Fourth, salesmen working on small city campaigns become more considerate of prospects because of family leads. It is common for a salesman to make a sale and be given the names of sisters, aunts, uncles, cousins, etc. This is one of the main advantages in selling small city cemetery property over larger city property. I recall a salesman, who contacted a family one winter afternoon when the thermometer stood at 22 below zero. He made the sale and within 6 days had sold 17 lots to relatives. It is, therefore, my belief that salesmen enjoy selling in small cities regardless of the many handicaps because it becomes a thrill to make a sale and within 24 hours have other residents tell him they know he made a sale to some certain party; also because the news boys on the corner as well as the businessmen and the banker start calling you by your first name. They respect you because they realize you are assisting in making their city modern. Residents seen to know their city is judged by the looks and type of their cemeteries the modern memorials of the present age.

The small city owners need a national association because of the gain they receive through visiting with members from larger cities, the advantages to be gained by reading and studying the year book, the talks presented at the conventions, along with the great opportunity afforded them in being able to see the latest and most modern display at the National conventions.

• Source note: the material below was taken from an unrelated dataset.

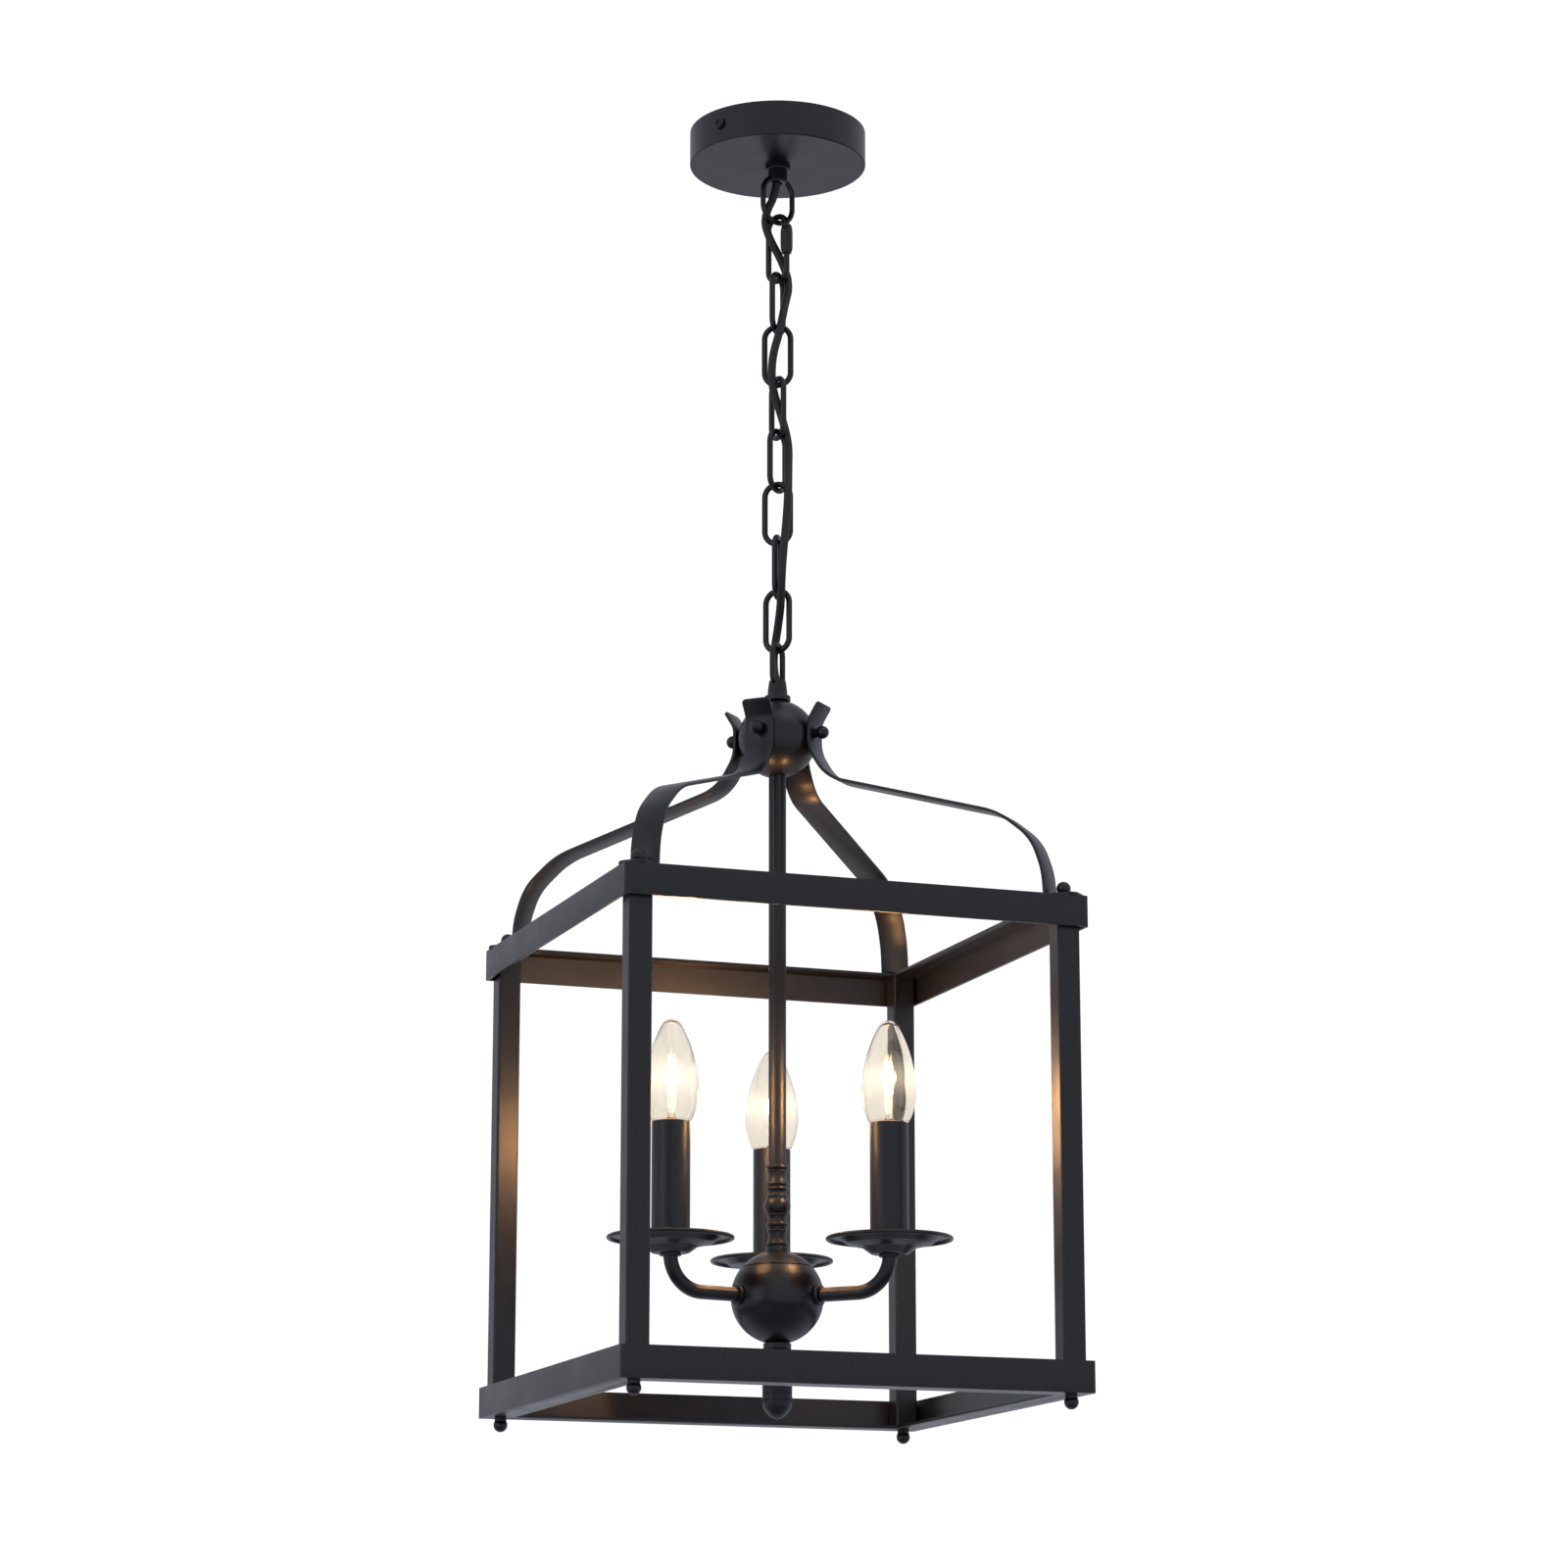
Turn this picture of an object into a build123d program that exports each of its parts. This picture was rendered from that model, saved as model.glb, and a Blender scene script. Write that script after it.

The only other way I know of to better assist small cemetery owners can be and no doubt will be within the coming years, added to our National program. This assistance should be a traveling director who is qualified and knows from experience the problems of the small city cemetery owners, along with learning from personal contacts throughout the country what others are doing to make a success and thereby passing on information and assistance to the small city cemetery owners while covering the United States. When this day arrives to add such assistance through the National Association, it will not only be constructive, but a God’s Blessings to owners who operate in the smaller communities and will assist to build a larger National Association. Until our association can build large enough and work out plans to finance such an educational, instructive and direct assistance to this particular type of owner, it is imperative that these owners continue to attend and assist, not only with respect to building a larger National Association, but at the same time assist in building a local state association. What we have done in Michi¬gan in respect to building a cooperative State Association and assisting the - small cemetery owners, I will be only too glad to explain to interested members any time during this convention.

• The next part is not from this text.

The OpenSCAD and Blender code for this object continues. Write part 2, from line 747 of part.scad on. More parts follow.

My personal advice to small cemetery owners who anticipate opening new sections, or start a selling campaign, would be to read every article that appeals in our National Association Year Book, the Legal Coupon and the American Cemetery Magazine, listen attentively to what is told you by others who have had sales campaigns, but refuse to accept it as fact until you have thought it over relative to the possibilities of it work¬ing in your own locality. Analyze it, and decide in your own mind whether it is the proper move for your own particular locality and ceme¬tery. Use your personal ability to reason, to analyze, and to choose the things you hear and read that which in your opinion is worthwhile and helpful to your own case.

If you have tried to increase your sales with ideas of your own and met with somewhat of a defeat, do not forget and by forgetting wipe it out of your mind, instead take your defeat, examine it, analyze it, and make it a power weapon to fight new battles with new ideas you picked up at this greatest of all National Conventions.

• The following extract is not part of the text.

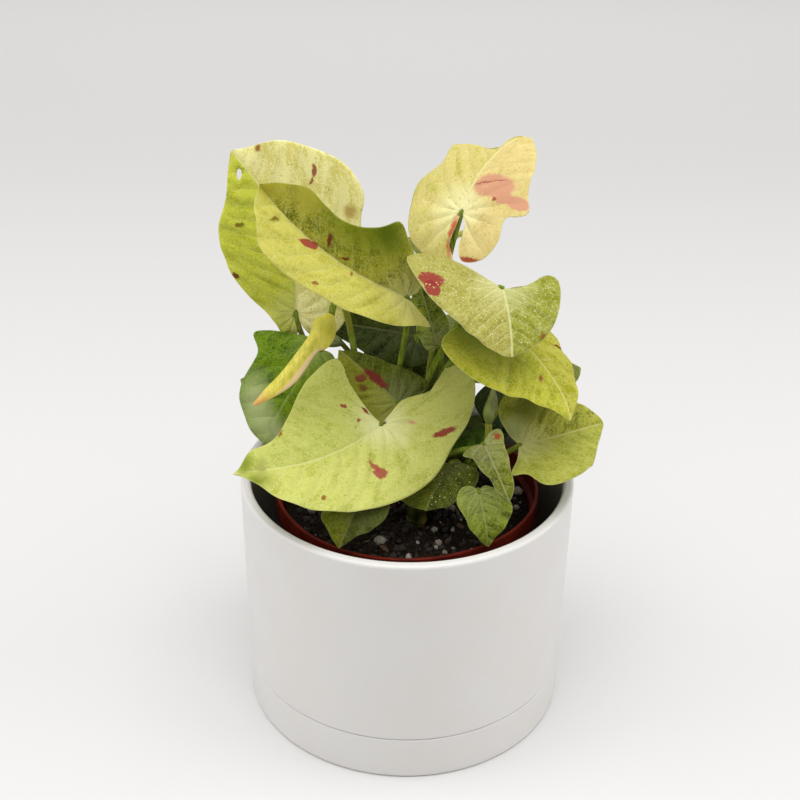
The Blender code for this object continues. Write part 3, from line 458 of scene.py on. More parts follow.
GROWTHS = {
    "leaf_back_left": Leaf(
        (-44, 14, 164), (-66, 14, 229), roll=-86, arch=10, hook=10, sweep=50,
        left=Half(12, -20, 20, [(-8, -2), (-14, 2), (-4, 8), (8, 18), (25, 24), (47, 22), (59, 12),
            (66, 6)]),
        right=Half(8, -20, 20, [(-7, 4), (-12, 11), (-2, 19), (13, 25), (31, 29), (37, 33), (46, 32),
            (55, 25), (64, 15), (68, 5)]),
        stalk=Stalk("stem_left", 126, 107, [(-43, 20, 144), (-23, 8, 127)])),
    "leaf_upper_left": Leaf(
        (-1, -8, 181), (-53, -16, 227), roll=-45, arch=-10, hook=-10, sweep=-30,
        left=Half(25, -30, 20, [(-7, 6), (-10, 9), (-3, 12), (10, 16), (23, 18), (41, 20), (55, 21),
            (62, 16), (68, 8)]),
        right=Half(35, 0, -10, [(-3, 3), (-1, 11), (8, 18), (18, 24), (25, 18), (38, 13), (48, 13),
            (58, 13), (67, 6)]),
        stalk=Stalk("stem_left", 40, 101, [(2, 18, 165), (-6, 12, 132)])),
    "leaf_crown_pink": Leaf(
        (19, 12, 207), (44, 30, 230), roll=5, arch=20, hook=50, sweep=-45,
        left=Half(12, -30, 30, [(-6, 1), (-13, 3), (-19, 1), (-18, 11), (-12, 20), (0, 24), (8, 26),
            (15, 18), (21, 19), (24, 10), (27, 2), (33, 1)]),
        right=Half(15, -20, 10, [(-7, 4), (-13, 3), (-19, 6), (-18, 15), (-11, 21), (-3, 22), (-1, 30),
            (12, 28), (29, 23), (36, 16)]),
        stalk=Stalk("stem_back", -52, 107, [(10, 13, 174), (8, 9, 136)])),
    "leaf_upper_right": Leaf(
        (33, -16, 189), (36, -38, 172), roll=-8, arch=45,
        left=Half(5, 10, 10, [(1, 4), (-1, 11), (-4, 18), (-1, 21), (13, 18), (21, 13), (26, 6)]),
        right=Half(0, 5, 0, [(-5, 4), (-14, 13), (-18, 23), (-14, 33), (3, 30), (14, 22), (23, 12),
            (28, 4)]),
        stalk=Stalk("stem_back", -95, 107, [(22, -9, 185), (5, 13, 140)])),
    "leaf_middle_right": Leaf(
        (34, 4, 165), (60, -26, 140), roll=-10, arch=35, hook=20, sweep=-10,
        left=Half(5, -15, 15, [(-2, 8), (0, 19), (9, 19), (20, 16), (34, 11), (44, 4)]),
        right=Half(0, -10, 15, [(-4, 5), (-7, 17), (-3, 31), (15, 34), (28, 29), (37, 17), (44, 7)]),
        stalk=Stalk("stem_right", -169, 105, [(17, 14, 150), (2, 8, 132)])),
    "leaf_low_right": Leaf(
        (43, -12, 121), (76, -4, 126), roll=25, arch=10, hook=30, sweep=15, twist=20,
        left=Half(12, 0, 10, [(-3, 5), (-5, 15), (0, 22), (14, 19), (26, 11), (32, 5)]),
        right=Half(25, 0, 10, [(-2, 10), (-5, 20), (0, 20), (5, 27), (13, 25), (21, 20), (28, 9)]),
        stalk=Stalk("stem_right", -39, 102, [(35, -9, 112), (24, -2, 108)])),
    "leaf_front": Leaf(
        (-10, -16, 132), (-63, -50, 130), roll=-40, hook=30, sweep=-40,
        left=Half(20, -30, -10, [(-7, -1), (-14, -2), (-25, 3), (-42, -1), (-41, 11), (-29, 21), (-14, 25),
            (2, 29), (19, 27), (35, 22), (48, 15), (57, 6), (62, 1)]),
        right=Half(0, -15, 10, [(0, 8), (-3, 21), (-8, 31), (10, 32), (24, 27), (36, 19), (47, 11), (57, 8),
            (62, 2)]),
        stalk=Stalk("stem_left", -78, 108, [(-13, -13, 123), (-14, -10, 114)])),
    "leaf_inner_red": Leaf(
        (-4, -1.7, 133.3), (-27.5, 12.5, 149), roll=-30, arch=12, hook=10,
        left=Half(5, 0, 5, [(-2, 4), (-3, 10), (1, 14), (12, 14), (24, 9)]),
        right=Half(5, 0, 15, [(-3, 4), (-4, 10), (-3, 14), (2, 14), (12, 10), (24, 5)]),
        stalk=Stalk("stem_left", 5, 110, [(-3, 0, 127), (-6, 0, 118)])),
    "leaf_low_left": Leaf(
        (-34, 7, 152), (-57, -5, 116), roll=-35, arch=30, hook=10,
        left=Half(-24, 0, 15, [(-1, 5), (4, 11), (17, 13), (32, 11), (43, 7)]),
        right=Half(5, 0, 15, [(-1, 7), (2, 14), (6, 22), (10, 26), (15, 20), (29, 19), (37, 14), (42, 7)]),
        stalk=Stalk("stem_left", 204, 110, [(-32, 15, 143), (-28, -8, 128)])),
    "leaf_small_front_left": Leaf(
        (-17, -40, 113), (-25, -54, 101), roll=-20, arch=50, hook=20,
        left=Half(10, 0, 15, [(-2, 4), (-2, 10), (6, 11), (11, 8), (15, 4), (18, 2)]),
        right=Half(20, 0, 15, [(5, 5), (9, 10), (13, 11), (16, 7), (19, 3)]),
        stalk=Stalk("stem_front", -139, 100, [(-12, -31, 109), (-2, -18, 105)])),
    "leaf_small_front_middle": Leaf(
        (17, -14, 114), (7, -36, 106), roll=10, arch=20, hook=10,
        left=Half(8, 0, 15, [(0, 5), (5, 14), (14, 17), (20, 13), (24, 7)]),
        right=Half(0, 0, 15, [(1, 6), (7, 13), (16, 15), (22, 12), (25, 6)]),
        stalk=Stalk("stem_right", -69, 107, [(17, -11, 112), (19, -4, 109)])),
    "leaf_small_front_right": Leaf(
        (26, -40, 118), (30, -46, 97), roll=15, arch=35, hook=15,
        left=Half(20, 0, 15, [(-1, 3), (3, 8), (8, 11), (15, 7), (20, 2)]),
        right=Half(25, 0, 15, [(-2, 3), (-2, 8), (2, 11), (7, 10), (15, 6)]),
        stalk=Stalk("stem_front", -12, 98, [(30, -40, 110), (12, -16, 107)])),
    "leaf_narrow_front": Leaf(
        (28, -30, 132), (37, -48, 118), roll=20, arch=35, hook=10,
        left=Half(25, 0, 15, [(-2, 4), (-1, 8), (6, 7), (16, 5), (22, 3)]),
        right=Half(30, 0, 15, [(1, 5), (5, 11), (7, 8), (14, 5), (20, 3)]),
        stalk=Stalk("stem_front", 55, 104, [(29, -18, 121), (10, -6, 118)])),
    "leaf_inner_right": Leaf(
        (30, 6, 120), (17, -6, 117), arch=25, hook=10,
        left=Half(10, 0, 15, [(5, 7), (13, 14), (18, 13), (20, 6)]),
        right=Half(10, 0, 15, [(-2, 5), (3, 7), (10, 5), (15, 3)]),
        stalk=Stalk("stem_right", -1, 108, [(28, 5, 116), (24, 2, 113)])),
    "leaf_inner_folded": Leaf(
        (11, 5.5, 154), (1, 8, 188), roll=-60, arch=10, hook=10,
        left=Half(30, 0, 15, [(0, 3), (5, 7), (16, 7), (27, 5)]),
        right=Half(35, 0, 15, [(1, 3), (8, 7), (18, 6), (29, 3)]),
        stalk=Stalk("stem_right", 111, 106, [(13, 12, 157), (13, 16, 132)])),
    "leaf_back_middle": plain_leaf(
        (8, 39.5, 150), (9, 64, 125), 22, 14, 10,
        Stalk("stem_back", 128, 103, [(1, 27, 137), (-5, 22, 116)])),
    "leaf_back_right": plain_leaf(
        (30, 25, 166), (46, 59, 148), 22, 14, 10,
        Stalk("stem_right", 75, 106, [(27, 22, 147), (21, 13, 128)]), roll=10),
    "leaf_back_low_left": plain_leaf(
        (-29, 38, 141), (-46, 62, 119), 21, 14, 10,
        Stalk("stem_back", 157, 110, [(-21, 31, 136), (-9, 19, 122)])),
    "leaf_side_right": plain_leaf(
        (46, 16, 146), (66, 32, 120), 20, 13, 9,
        Stalk("stem_right", 39, 97, [(41, 15, 128), (27, 7, 112)]), roll=-10),
    "leaf_back_small_middle": plain_leaf(
        (-4, 38, 122), (-12, 62, 108), 18, 11, 8,
        Stalk("stem_back", 96, 110, [(-3, 32, 116), (0, 24, 116)])),
    "leaf_side_left": plain_leaf(
        (-49, 22, 137), (-64, 38, 112), 17, 11, 8,
        Stalk("stem_left", 162, 109, [(-36, 13, 133), (-24, -1, 117)])),
    "leaf_back_small_right": plain_leaf(
        (28, 32, 128), (46, 54, 108), 18, 11, 8,
        Stalk("stem_back", -1, 110, [(20, 27, 120), (8, 15, 116)])),
    "leaf_crown_back": plain_leaf(
        (14, 34, 188), (8, 60, 166), 18, 12, 8,
        Stalk("stem_back", 45, 104, [(-1, 30, 166), (12, 37, 142)]), roll=-5),
    "leaf_back_upper": plain_leaf(
        (-16, 30, 175), (-24, 58, 155), 19, 13, 9,
        Stalk("stem_left", 78, 100, [(-20, 33, 142), (-13, 8, 113)]), roll=5),
    "leaf_inner_left": plain_leaf(
        (3, 23.4, 150), (-36, 24, 155.5), 14.5, 8, 7,
        Stalk("stem_back", 186, 109, [(4, 16, 140), (-9, 13, 124)]), roll=-50),
    "leaf_inner_small": plain_leaf(
        (26, 10, 151), (34, 11, 165), 9, 6, 4,
        Stalk("stem_right", 141, 104, [(26, 16, 142), (6, 6, 128)]), roll=40),
    "leaf_inner_back": plain_leaf(
        (17, 25, 132), (-14, 27, 139), 10.5, 8, 6,
        Stalk("stem_back", -27, 103, [(18, 22, 124), (13, 12, 112)]), roll=-45),
    "leaf_inner_low": plain_leaf(
        (37, 19, 129), (38, 16, 106), 12, 3, 5,
        Stalk("stem_right", 75, 102, [(37, 23, 121), (23, 15, 106)])),
    "leaf_rolled_young": Roll(
        [(-29, -7, 173), (-31, -10, 170), (-33, -13, 167), (-37, -17, 165), (-45, -25, 157),
            (-51, -29, 152), (-56, -33, 149)],
        [1.4, 4.2, 4.6, 2.3, 2.1, 1.9, 0.7],
        Stalk("stem_left", 103, 109, [(-26, 18.5, 189), (-20, 18, 138)])),
    "leaf_young_tip": Roll(
        [(30, -23, 137), (30, -23, 141), (31, -23, 146), (31, -24, 152)],
        [1.3, 2.3, 2, 0.6], Stalk("stem_right", -60, 95, [(31, -26, 121), (22, -7, 105)])),
}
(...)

Be like the cemetery salesman who had worked all day making many calls but no appointments. His neighbor wanted him to go to a soft ball game that night but he declined. "I've got a lot of home studying to do." The next night he was ready to go and was more than full of enthusiasm. Later he explained that the night before he worked three hours going over every call he had made, analyzing each. He studied every objection given to him, worked out a new sales talk to whip these objections and that day sold one out of two sales talks.

I would like to say in closing, if you listen and read everything possible about our business, work out a plan of benefits that are attractive to prospects, build what you say you're going to build, assist in building a larger membership within your State and National Association, you need not worry about your possibilities of making a success with a small city development.

CHAIRMAN HINDS: If anybody here wants to ask a question, we have time for a few questions.

MR. A. L. WATERS (Lancaster, O.): The program says why should the small cemetery be connected with the Association. Beyond Mr. Eisner's paper, I would like to ask him what the Association can do for the small cemetery.

MR. YELLAND (Norwalk, Conn.): Isn't it true that the state con¬vention or the state associations are of more value to the little man because the problems of each of those members are more nearly alike and they understand them better, and they are probably among that group; a few that have sound methods of solving those problems. Here a small man's problem is not that of Los Angeles or of Chicago or of Atlanta or of Philadelphia. Ours is an entirely different problem and many of the good things that have come out of this convention are much over the head of an institution such as ours and many of the institutions in our state, which are similar.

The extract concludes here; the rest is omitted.